The building I work in was, and still is, in the middle of some serious construction. Ergo, my boss’s office was a large room shared between him, another coworker, and myself. Okay, now back to my little desky work area.

Next to this makeshift work area there is the most depressingly droopy peace lily I have ever seen. Sorta like that photo, but worse because it didn't even have flowers. So my coworker (we’ll call him Cliff) says to my boss (Jake, if you will) “Your plant looks bad.” For some reason both of them seem to find this very funny. I, however, am lamenting for the poor lily, clearly it is in the ICU of the plant world. Jake goes and gets some water for it, I’m still worried so I start trying to prune off the overly dead parts in an attempt to entice it into living.

“She touched it last!” I hear in semi surround sound. Then I get the back story.

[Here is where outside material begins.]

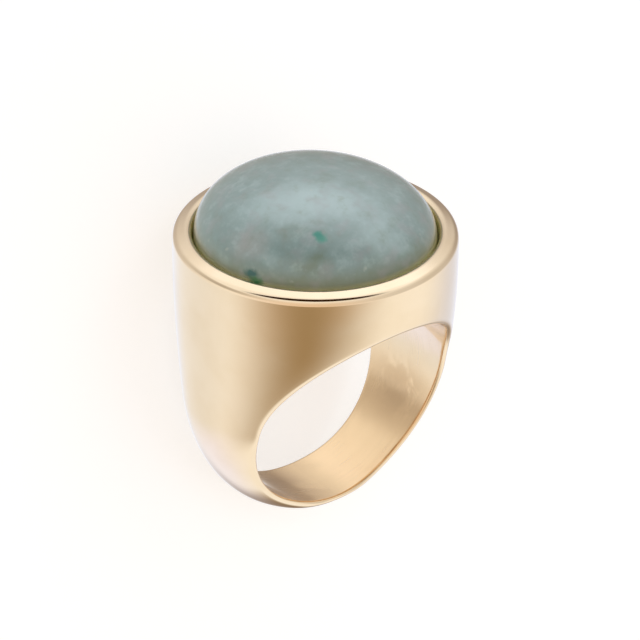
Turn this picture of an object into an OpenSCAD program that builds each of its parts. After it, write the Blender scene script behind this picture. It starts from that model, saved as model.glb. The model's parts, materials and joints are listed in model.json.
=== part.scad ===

Apparently, this poor peace lily has been living in the office for quite some time. It has had many owners and homes around the building. It has not, however, really flourished. In a related vein though, no one has killed it yet. So, now we get to “my most important duty of the summer.” Keep the peace lily alive. Kill it and I’m fired. Make it bloom and I get great reviews. Challenge accepted.

The lily is kind of mine now, I water it, I talk to it a little, and I asked if it could come with me to my cubicle when we move. I ordered plant food for it yesterday. I’m determined to make it bloom. I mean I need to be serious about this, it’s internship priority number one after all.

Wednesday, June 1, 2011

Corporate Finance Woes

My life is a dark, scary, swirling black mass of pain, humiliation, and numbers at the moment.

Note to self: taking a math class in the summer is not, in fact, any better than taking one during the year. It may actually be worse. Cramming twelve weeks of material into four is one of the A. most absurd and B. least mathematically sound, things I have ever heard of. Would you like to know how this works? How the administration managed this feat of time condensing sadism? It goes like this...

You have class for four weeks. Three days a week. Three hours a day. Three hours. Let that sink in. One hundred and eighty minuets. Ten thousand eight-hundred seconds. Too. Freaking. Long.

Three straight hours of math has had an interesting effect on my brain. Some days it feels like pudding, others like molten lead, and yet others like a hyper saturated sponge, unable to absorb anything.


If only this situation were even a third as funny as I’m trying to make it seem.